I love Beyoncé as much as the next person. I still can’t get behind watching her at halftime of the Super Bowl. The “concert” scene is too contrived and just doesn’t fit with the biggest game of the year.
I don’t need to see 200 cookie cutter “music fans” surround the stage at halftime acting like their having the best time of their lives. Are these people extras from Hollywood?
There are 266 NFL games each year including the regular season and the playoffs. Yet the most important one of them all, number 267, needs to have a musical performance right in the middle of it? Even with the Super Bowl being an event to shame all other events each year, it is still a football game.
I cannot be the only NFL fan who is disgruntled at the halftime show every year. More grumpy fans are out there who want to skip over Beyonce’s performance even with Vegas giving 5-3 odds on some sort of wardrobe malfunction.
Tempting but I’m still gonna flip the channel after the first half ends.
What is there to watch, though. No channel wants to compete with the Super Bowl. It would be more energy efficient if every other network just took the day off. Hell, maybe they already do. Who would know?
There are options for the extended halftime show on February 7th, and I’m here to let you all know what they are. Netflix and Youtube are available to ride out halftime. These offerings should fit nicely into the approximate 30 minutes it will take to get back to the football game.
Remember, that’s the reason for all this insanity. A football game is being played between the two best teams in the world.

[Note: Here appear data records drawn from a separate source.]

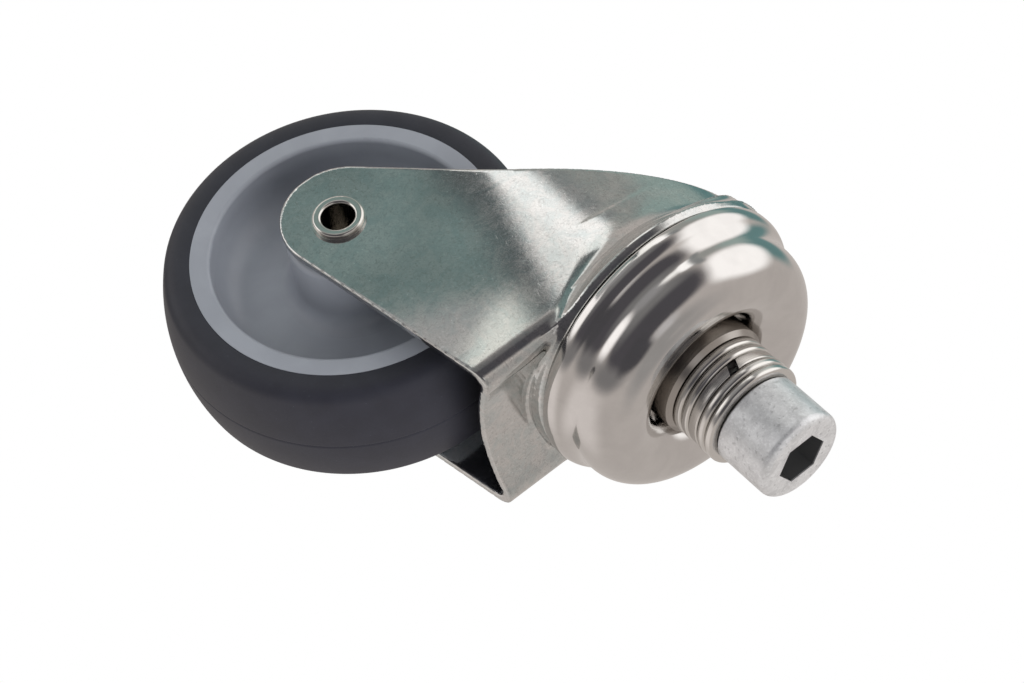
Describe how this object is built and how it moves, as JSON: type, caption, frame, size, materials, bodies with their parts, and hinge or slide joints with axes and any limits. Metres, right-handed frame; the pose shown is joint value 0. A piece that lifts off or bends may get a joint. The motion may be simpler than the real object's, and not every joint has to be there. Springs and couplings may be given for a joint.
{
  "type": "swivel castor",
  "caption": "Stainless swivel castor with a solid tyred wheel in a pressed fork, domed ball-bearing head and a cap screw for bolting to a frame.",
  "frame": {"origin": "middle of the collar's end face, where the castor seats against the frame that it carries", "axes": "+Z is the swivel axis, out of the castor through the screw; +X is the way the wheel trails at rest; +Y lies along the axle"},
  "size_m": [0.1025, 0.0592, 0.1266],
  "materials": {
    "tyre": "matt, fine moulding specks",
    "wheel_plastic": "satin grey polypropylene",
    "bush_plastic": "smooth dark acetal",
    "plain_steel": "plain turned stainless",
    "bright_steel": "bright rolled stainless",
    "pressed_steel": "tumbled pressed stainless, bright sheared edges",
    "polished_steel": "tumble-polished stainless",
    "turned_steel": "turned stainless",
    "washer_steel": "bright washer steel",
    "ball_steel": "polished balls",
    "seal_rubber": "plain black rubber",
    "zinc_flake": "dull mottled zinc-flake coating"
  },
  "bodies": {
    "head": {"swivel_housing": "polished_steel", "king_tube": "turned_steel", "upper_race": "plain_steel", "lower_race": "plain_steel", "retaining_washer": "plain_steel", "dust_seal": "seal_rubber", "flat_washer_1": "washer_steel", "flat_washer_2": "washer_steel", "flat_washer_3": "washer_steel", "flat_washer_4": "washer_steel", "lock_washer": "washer_steel", "cap_screw": "zinc_flake"},
    "ball_rows": {"upper_balls": "ball_steel", "lower_balls": "ball_steel"},
    "fork": {"fork": "pressed_steel", "axle_sleeve": "plain_steel", "axle_rivet": "bright_steel", "rivet_washer_left": "bright_steel", "rivet_washer_right": "bright_steel"},
    "wheel": {"tyre": "tyre", "wheel_centre": "wheel_plastic", "hub_bush_left": "bush_plastic", "hub_bush_right": "bush_plastic"}
  },
  "joints": [
    {"name": "swivel", "type": "hinge", "parent": "head", "child": "fork", "pos_m": [0, 0, 0], "axis": [0, 0, 1], "continuous": true},
    {"name": "roll", "type": "hinge", "parent": "fork", "child": "wheel", "pos_m": [0.0354, 0, -0.0658], "axis": [0, 1, 0], "continuous": true},
    {"name": "ball_orbit", "type": "hinge", "parent": "head", "child": "ball_rows", "pos_m": [0, 0, 0], "axis": [0, 0, 1], "continuous": true}
  ],
  "couplings": [
    {"joint": "ball_orbit", "follows": "swivel", "ratio": 0.5}
  ]
}
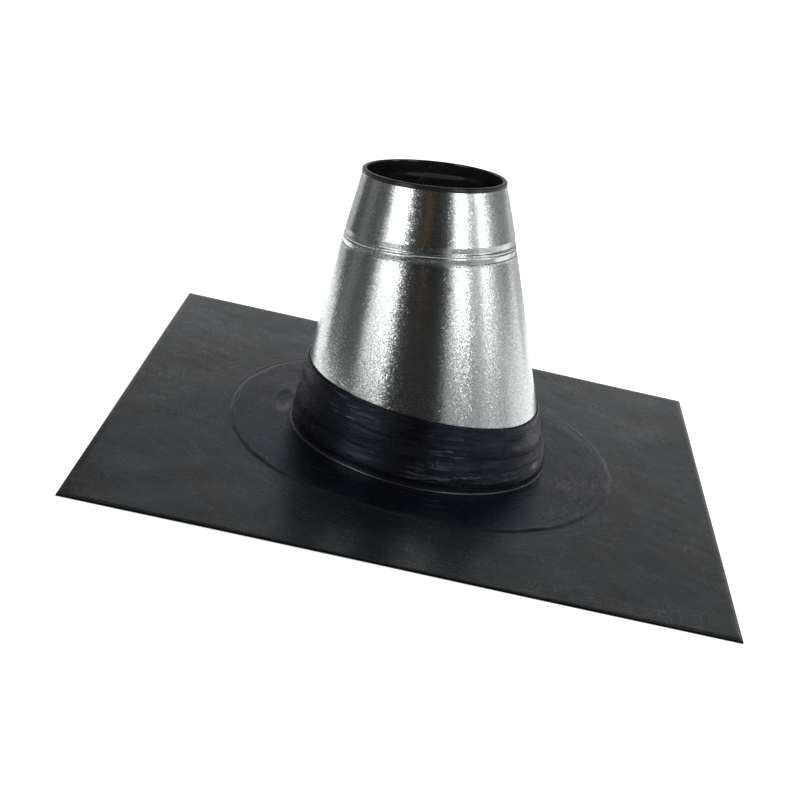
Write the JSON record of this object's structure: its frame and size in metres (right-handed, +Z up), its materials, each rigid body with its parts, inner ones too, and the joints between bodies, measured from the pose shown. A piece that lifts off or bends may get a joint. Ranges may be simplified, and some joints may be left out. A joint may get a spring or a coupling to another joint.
{
  "type": "pipe flashing boot",
  "caption": "Square lead roof flashing with a leaning tapered steel cone in two parts and a black plastic liner with a round pipe mouth.",
  "frame": {"origin": "middle of the sheet's underside", "axes": "+Z up from the sheet, +X and +Y along its sides; the cone leans mostly towards -X and a little towards +Y"},
  "size_m": [0.6, 0.6, 0.2818],
  "materials": {
    "lead": "dull dark milled lead sheet, darker and smoother where it was dressed round the cone",
    "galvanised_steel": "bright galvanised sheet steel with a fine sparkle",
    "black_plastic": "glossy black moulded plastic"
  },
  "bodies": {
    "root": {"lead_flashing": "lead", "lower_cone": "galvanised_steel", "upper_cone": "galvanised_steel", "inner_sleeve": "black_plastic"}
  },
  "joints": []
}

Check these shows / clips out to avoid the compressed concert at midfield that only serves to delay the game.
10. I don’t promote much reality TV, but with the alternative being a fake concert I will make an exception. Check out Friday Night Tykes if for no other reason than to feel better about your parenting skills.
9. Passing the time watching UFC fighters knock each other unconscious is the perfect way to avoid halftime activities. Grab some cheese dip and get ready to watch some guys go limp without watching Viagra commercials that cost $2 million per 30 seconds.
7. Go ON Demand for the rebroadcast of Super Bowl I that first aired on Friday, January 22 at 8 pm on the NFL Network. Then just check out what the very first Super Bowl looked like in contrast to what you just witnessed in the first half of number 50.
6. John Mulaney is the funniest guy ever to look like an accountant. Dude is off the beaten path and will have you cracking up with his newest Netflix special, The Comeback Kid. His routine should relieve some stress from the 30 remaining minutes of Phil Sims.
5. ESPN’s 30 for 30 films are all good. One of the most fitting for the occasion of Super Bowl Sunday is The Four Falls of Buffalo. There has never been a more heartbreaking experience for a Super Bowl team and their city. I can’t even fathom the thought of a professional footballer getting four straight shots at the biggest prize in their world only to fall short each and every time. Their fourth trip was so upsetting to me that I contemplated not watching the big game since it was apparent fate was not interested in the Bills owning a Lombardi Trophy.
4. I hesitate to list “Making a Murderer” here since you won’t have time to watch the entire episode before the game starts back. If you do give it a shot, just make sure you come back after the game is over to finish episode one. It is one of the most shocking films I have ever seen with twists at the end of almost every single viewing.
3. You can’t finish Chasing Tyson in just 30 minutes, but it will wet your appetite for the rest of the story involving one of the most interesting figures in sports history, Iron Mike Tyson. Watch as Evander Holyfield seeks to take his Heavyweight Title away.
2. If you’ve forgotten the passion that comes with the game of football with all the prop bets, 11-hour pregame show, and two weeks of Super hype, I’ve got your remedy at number two. This compilation of Friday Night Lights the series will have you pumped up for the second half and what football really means.
1. Yes, it’s great to watch Beyoncé on stage. But unless you are into a clunky collaboration between she and Coldplay you best check out one of the funniest guys in America. Aziz Ansari’s Master of None episodes are 30 minutes long, so start episode one up as soon as the first half ends. If you don’t think it’s laugh out loud funny, then flip back to the dog and pony show on CBS. Your loss.